In the interests of full disclosure, I should note that I am not a fan of subtitles. In fact, a few years ago I became so appalled at subtitle proliferation that for my fourth book, about the strange intersection in the lives of Guglielmo Marconi and England’s second most famous killer, Hawley Harvey Crippen, I resolved that I would not have a subtitle at all. I called it Thunderstruck, which seemed to me to capture the climactic events in the book. In retrospect, I’m not at all sure that was the right decision. For better or worse, readers identify books that have subtitles as being nonfiction and those without as fiction. So I would not be surprised if readers were a little confused about exactly what Thunderstruck was supposed to be. They likely were further confused when they Googled the title and learned that it was also the title of a song by the rock band, AC/DC. This was a surprise to me as well, and underscored how important it is to check to see if something else has the title you wanted, like maybe a strip club or a company that rents goats to people who do not want to mow their lawns. Titles, by the way, cannot be copyrighted, so if I wanted to, I could rename my Marconi book Gone Girl, or maybe Eat, Pray, Love, or even Benjamin Franklin.
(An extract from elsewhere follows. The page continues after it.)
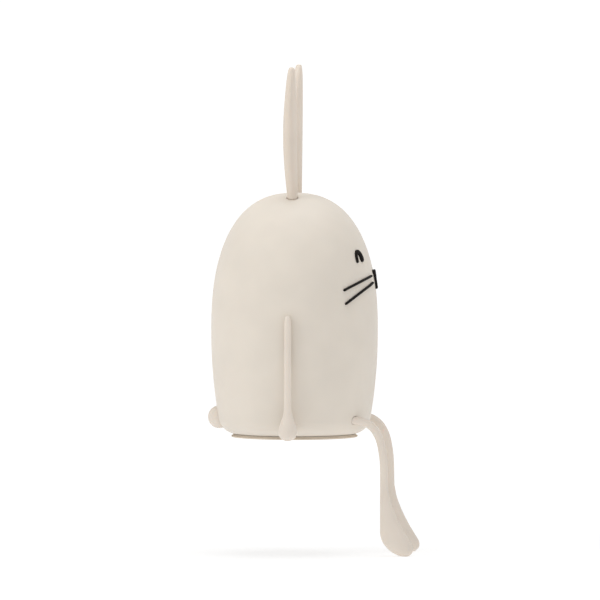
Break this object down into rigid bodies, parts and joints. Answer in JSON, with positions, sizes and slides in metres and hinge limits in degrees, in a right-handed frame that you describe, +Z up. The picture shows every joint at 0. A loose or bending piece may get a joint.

One of my titles briefly made me a heroic figure in the school attended by my middle daughter. In the early 1990’s, I began working on a book that followed the travels of a handgun used in a school shooting in Virginia. I called this book Lethal Passage: The Story of a Gun. My daughter, however, began telling her friends I had written “Lethal Weapon,” which of course was the name of the wildly popular film starring Mel Gibson and Danny Glover.
Alas, we who are fathers of daughters are always doomed to disappoint.